Sanders was discussing intra-party negotiations over Democrats’ “soft infrastructure” plan, the latest frontline in the battle between progressives and moderates. Sanders, the chair of the Senate Budget Committee, wants $6 trillion for programs aimed at helping families, social services, and the climate. But centrists like Mark Warner are pushing for a plan with a lower price tag, uneasy about progressives’ more ambitious proposals that would raise taxes on corporations. As Axios reported Sunday, that will likely put the starting point for negotiations somewhere in the $3.5 trillion range—a number that could be pulled lower by conservative and moderate Democrats like Joe Manchin and Jon Tester as the party works to advance the legislation before lawmakers recess in August.

That $3.5 trillion wouldn’t be anything to sneeze at; while it’s far lower than the $6 trillion Sanders has identified as his preferred starting point, it would still check every box on the White House priority list and could go a long way toward delivering real gains for everyday Americans. But it won’t have the sweep of Sanders’s original proposal, and may prove unsatisfactory to both him and the rest of the progressive caucus. “A lot of work has gone into the effort and much more work needs to be done,” a Sanders spokesperson told Axios. “Senator Sanders wrote a $6 trillion proposal to address the desperate needs of working people and the existential threat of climate change, and he’s confident that Democrats will come together around a reconciliation bill that does just that.”

Doing so could be difficult.

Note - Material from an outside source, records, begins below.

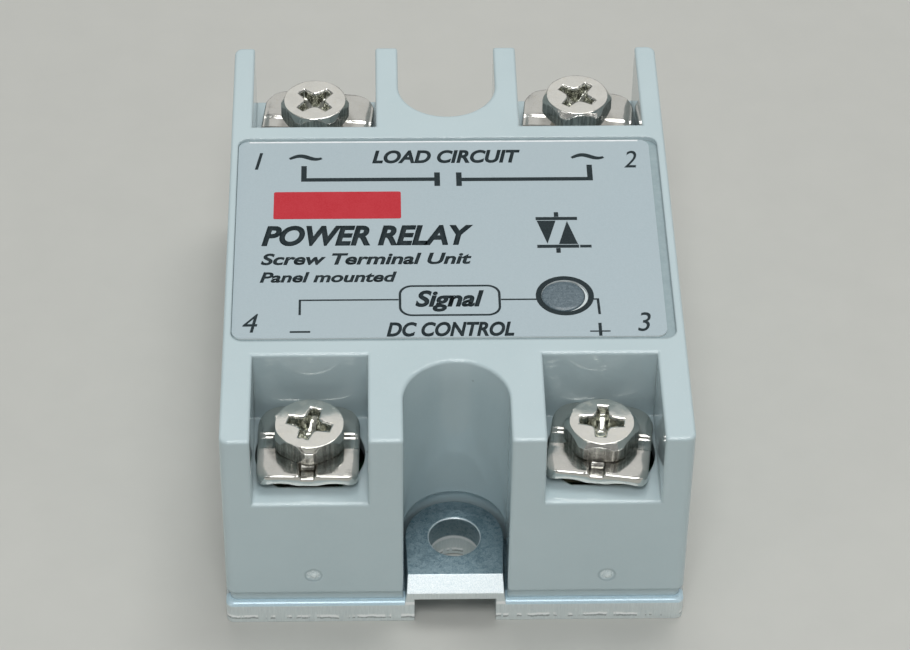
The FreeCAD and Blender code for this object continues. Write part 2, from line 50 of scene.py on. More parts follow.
# ------------------------------------------------------------------ material builder
class Mat:
    """A small helper that writes node materials. Sizes of patterns are given in millimetres."""

    def __init__(self, name, **values):
        self.m = bpy.data.materials.new(name)
        self.m.use_nodes = True
        self.t = self.m.node_tree
        self.b = [n for n in self.t.nodes if n.type == "BSDF_PRINCIPLED"][0]
        for k, v in values.items():
            self.b.inputs[k].default_value = v
        self.co = self.n("ShaderNodeTexCoord").outputs["Object"]
        self.geo = self.n("ShaderNodeNewGeometry")

    def n(self, kind, **props):
        node = self.t.nodes.new(kind)
        for k, v in props.items():
            setattr(node, k, v)
        return node

    def put(self, socket, v):
        if isinstance(v, bpy.types.NodeSocket):
            self.t.links.new(v, socket)
        else:
            if hasattr(socket, "default_value") and hasattr(socket.default_value, "__len__") and not hasattr(v, "__len__"):
                v = (v, v, v)
            if hasattr(v, "__len__") and hasattr(socket.default_value, "__len__") and len(v) == 3 and len(socket.default_value) == 4:
                v = (*v, 1.0)
            socket.default_value = v

    def set(self, name, v):
        self.put(self.b.inputs[name], v)
        return self

    def stretch(self, scale=(1, 1, 1), rot=(0, 0, 0), loc=(0, 0, 0), src=None):
        k = self.n("ShaderNodeMapping")
        self.put(k.inputs["Vector"], src or self.co)
        k.inputs["Location"].default_value = loc
        k.inputs["Rotation"].default_value = rot
        k.inputs["Scale"].default_value = scale
        return k.outputs[0]

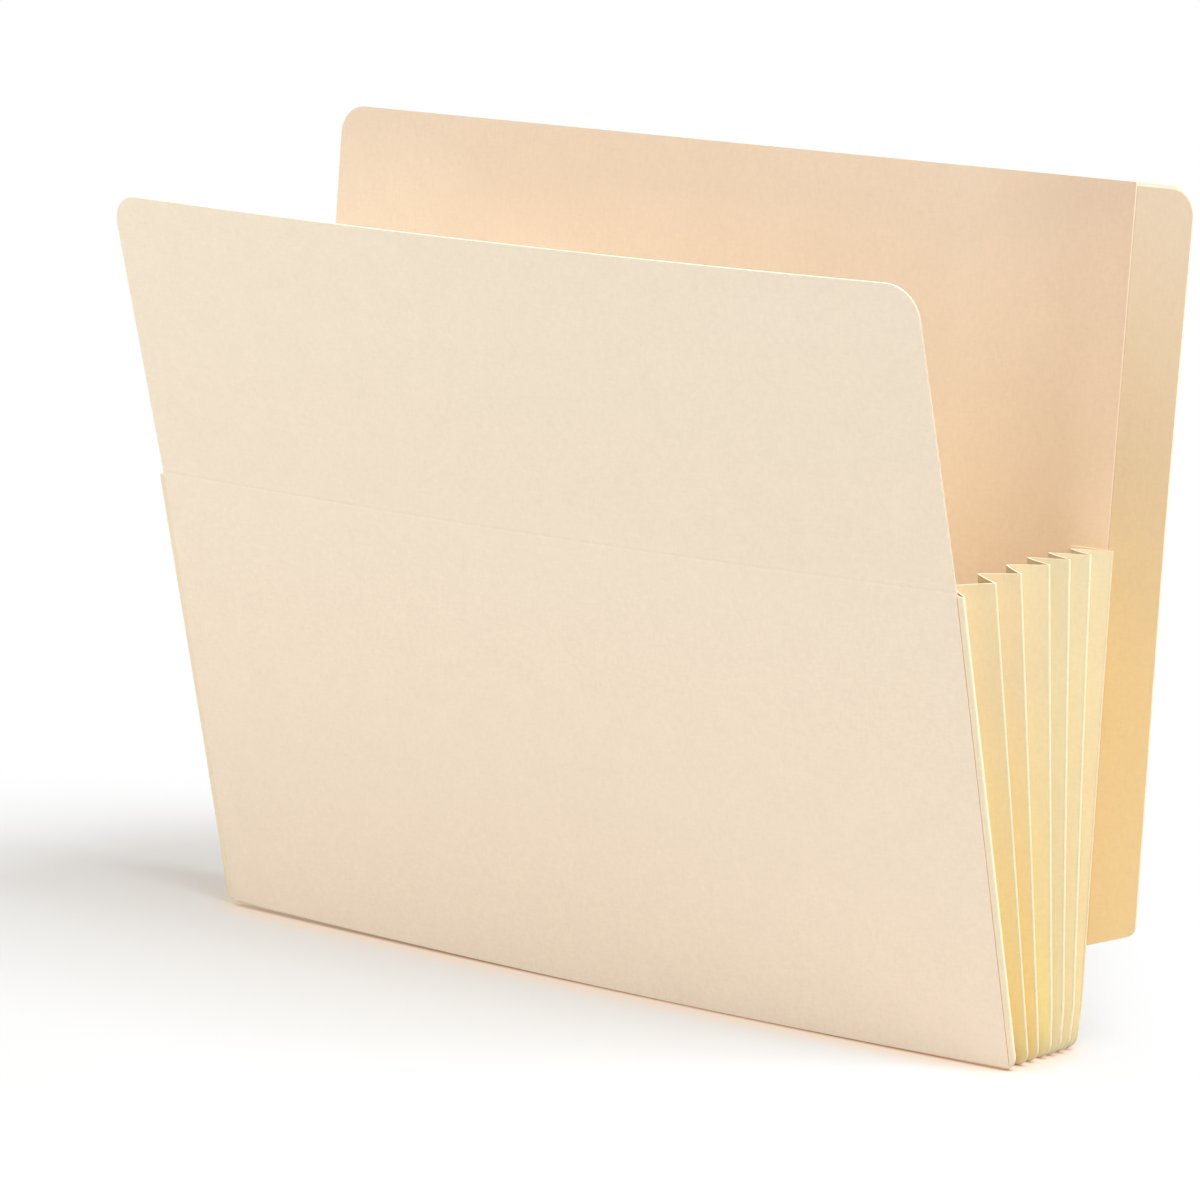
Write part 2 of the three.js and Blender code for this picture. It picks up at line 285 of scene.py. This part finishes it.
def paper_surface(name, colour, painted_low_tone=None, low_tone_heights=None, painted_tab_shade=None, fibre=0.018, mottle=0.008):
    """Pulp paper: cloudy where the pulp lies thicker, with short fibres, fine tooth and sparse flecks.
    The painted low tone is a colour painted in low down for the light there: painted shade where it is
    darker and painted bounce light where it is lighter. It gives way to the paper's colour between two
    heights. The painted tab shade darkens it towards the tab, where shade falls."""
    material, tree = new_material(name)
    place = add_node(tree, "ShaderNodeTexCoord").outputs["Object"]

    def clouds(size, detail, stretch=(1, 1, 1)):
        stretched = add_node(tree, "ShaderNodeMapping", {"Vector": place, "Scale": stretch}).outputs[0]
        spots = {"Vector": stretched, "Scale": 1 / size, "Detail": detail}
        return add_node(tree, "ShaderNodeTexNoise", spots).outputs["Fac"]

    def ranged(value, low, high, start=0.3, end=0.7):
        spread = {"Value": value, "From Min": start, "From Max": end, "To Min": low, "To Max": high}
        return add_node(tree, "ShaderNodeMapRange", spread).outputs[0]

    def summed(total, *others):
        for other in others:
            total = maths(tree, "ADD", total, other)
        return total

    formation = clouds(size=9 * mm, detail=3)
    broad = clouds(size=70 * mm, detail=1)
    level_fibres = clouds(size=0.8 * mm, detail=5, stretch=(0.35, 1, 1))
    upright_fibres = clouds(size=0.9 * mm, detail=4, stretch=(1, 1, 0.35))
    flecks = clouds(size=1.6 * mm, detail=1)
    fibre_tone = summed(ranged(level_fibres, -fibre, fibre), ranged(upright_fibres, -fibre, fibre))
    tone = summed(ranged(formation, -mottle, mottle), fibre_tone)
    tone = maths(tree, "SUBTRACT", tone, ranged(flecks, 0.0, 0.02, 0.70, 0.78))
    warmer = (colour[0] * 0.998, colour[1] * 0.992, colour[2] * 0.976)
    pulp = mixed(tree, ranged(broad, 0, 1, 0.35, 0.65), colour, warmer)
    # Painted light by height: the painted low tone low down, and painted shade towards the tab.
    if painted_low_tone:
        axes = add_node(tree, "ShaderNodeSeparateXYZ", {0: place}).outputs
        height = summed(axes["Z"], ranged(broad, -low_tone_waver, low_tone_waver, 0.35, 0.65))
        pulp = mixed(tree, ranged(height, 0, 1, *low_tone_heights), painted_low_tone, pulp)
        if painted_tab_shade:
            near_tab = ranged(axes["X"], 0, 1, painted_tab_shade_start, half_body)
            dimmed = mixed(tree, near_tab, (1, 1, 1), painted_tab_shade)
            pulp = vector_maths(tree, "MULTIPLY", pulp, dimmed)["Vector"]
    shade = add_node(tree, "ShaderNodeVectorMath", {0: pulp, "Scale": summed(tone, 1.0)}, operation="SCALE")
    tooth = summed(level_fibres, upright_fibres, formation)
    bump = add_node(tree, "ShaderNodeBump", {"Height": tooth, "Strength": 0.35, "Distance": 0.06 * mm})
    paper = add_node(tree, "ShaderNodeBsdfPrincipled", {
        "Base Color": shade.outputs[0],
        "Roughness": ranged(level_fibres, 0.72, 0.9),
        "Specular IOR Level": 0.25,
        "Normal": bump.outputs[0],
    })
    add_node(tree, "ShaderNodeOutputMaterial", {"Surface": paper.outputs[0]})
    return material


def piece_from(bm, name, materials):
    """The bmesh as a piece that sits at the origin, smooth except along its cut edges."""
    for face in bm.faces:
        face.smooth = True
    for edge in bm.edges:
        edge.smooth = len(edge.link_faces) == 2 and edge.calc_face_angle() < soft_edge_angle
    mesh = bpy.data.meshes.new(name)
    bm.to_mesh(mesh)
    bm.free()
    for material in materials:
        mesh.materials.append(material)
    piece = bpy.data.objects.new(name, mesh)
    bpy.context.collection.objects.link(piece)
    return piece


def cut_along(bm, axis, stations):
    """Lines across a flat sheet, so that it can bend there."""
    normal = Vector((0, 0, 0))
    normal[axis] = 1
    for station in stations:
        whole = bm.verts[:] + bm.edges[:] + bm.faces[:]
        at = normal * station
        bmesh.ops.bisect_plane(bm, geom=whole, dist=merge_distance, plane_co=at, plane_no=normal)


def evenly(low, high, step):
    """Stations between two places, about a step apart, without the places themselves."""
    count = max(1, round((high - low) / step))
    return [low + (high - low) * i / count for i in range(1, count)]


def oblong(left, right, low, high):
    """One flat face, in X and Y until it is stood up."""
    bm = bmesh.new()
    bmesh.ops.create_grid(bm, x_segments=1, y_segments=1, size=0.5)
    for vert in bm.verts:
        vert.co.x = left + (vert.co.x + 0.5) * (right - left)
        vert.co.y = low + (vert.co.y + 0.5) * (high - low)
    return bm


def round_corners(bm, corners, radius, segments=8):
    """Rounds the outline at the vertices that lie nearest to the given corners."""
    chosen = [min(bm.verts, key=lambda vert: (vert.co.xy - Vector(corner)).length) for corner in corners]
    bmesh.ops.bevel(
        bm, geom=chosen, offset=radius, offset_type="OFFSET", segments=segments,
        profile=0.5, affect="VERTICES", material=-1,
    )


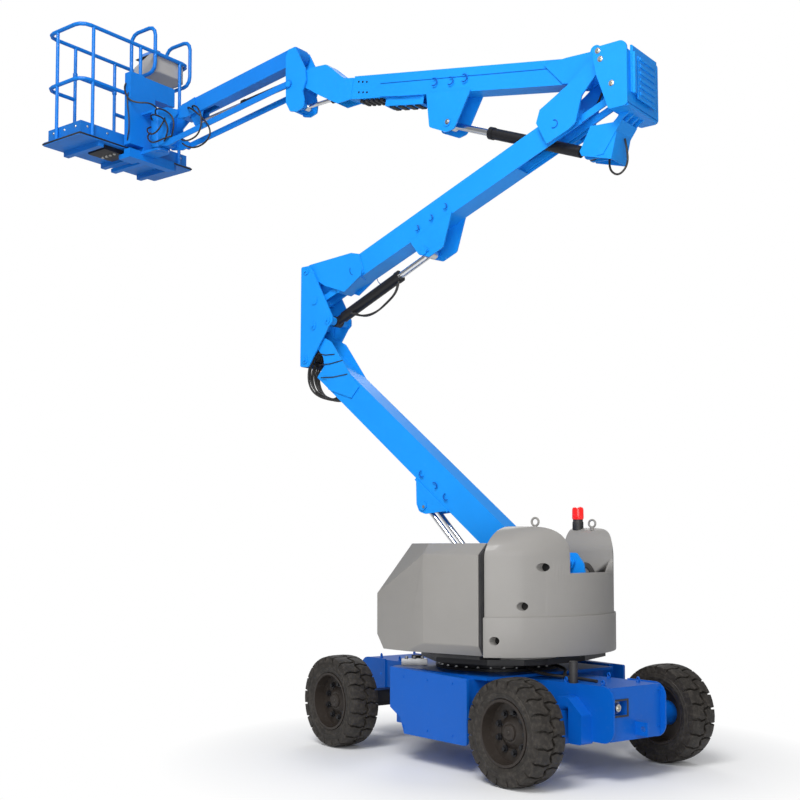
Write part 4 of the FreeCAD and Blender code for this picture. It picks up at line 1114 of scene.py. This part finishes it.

A single Democratic defection would doom the package, giving Manchin and others who would prefer a smaller bill a good amount of leverage. But Sanders told Dowd that a two-to-three trillion bill would be “much too low” for him to support, saying that lawmakers have an opportunity now to “address concerns progressives have had for decades.” Sanders has made clear he doesn’t want to squander that opportunity. But he has also sought to build bridges between the progressive movement and the White House—and even between his coalition and the white working class, whom he suggested to Dowd could be pulled away from Trumpism if the Democratic party better met their needs. “We’ve got to take it to them,” he said. “I intend...to start going into Trumpworld and start talking to people.”

“If we don’t do that, I fear very much that conspiracy theories and big lies and the drift toward authoritarianism is going to continue,” he added.

Sanders, then, sits at the axis of three political coalitions: a progressive movement concerned he’s not doing enough to pull Biden to the left; a faction of Democratic centrists seeking to temper his plans; and a Republican base he wants to save from the MAGA cult but who have been trained to regard the democratic socialism he embodies as an existential threat. In some ways, his position underscores the extent to which his progressive politics have gained influence within the Democratic establishment — the one-time insurgent now a senior leader with a friendly ear in the White House. But the infrastructure negotiations could also illustrate the limits to his power. “You know politics,” he told Dowd. “You can’t please all of the people all of the time.”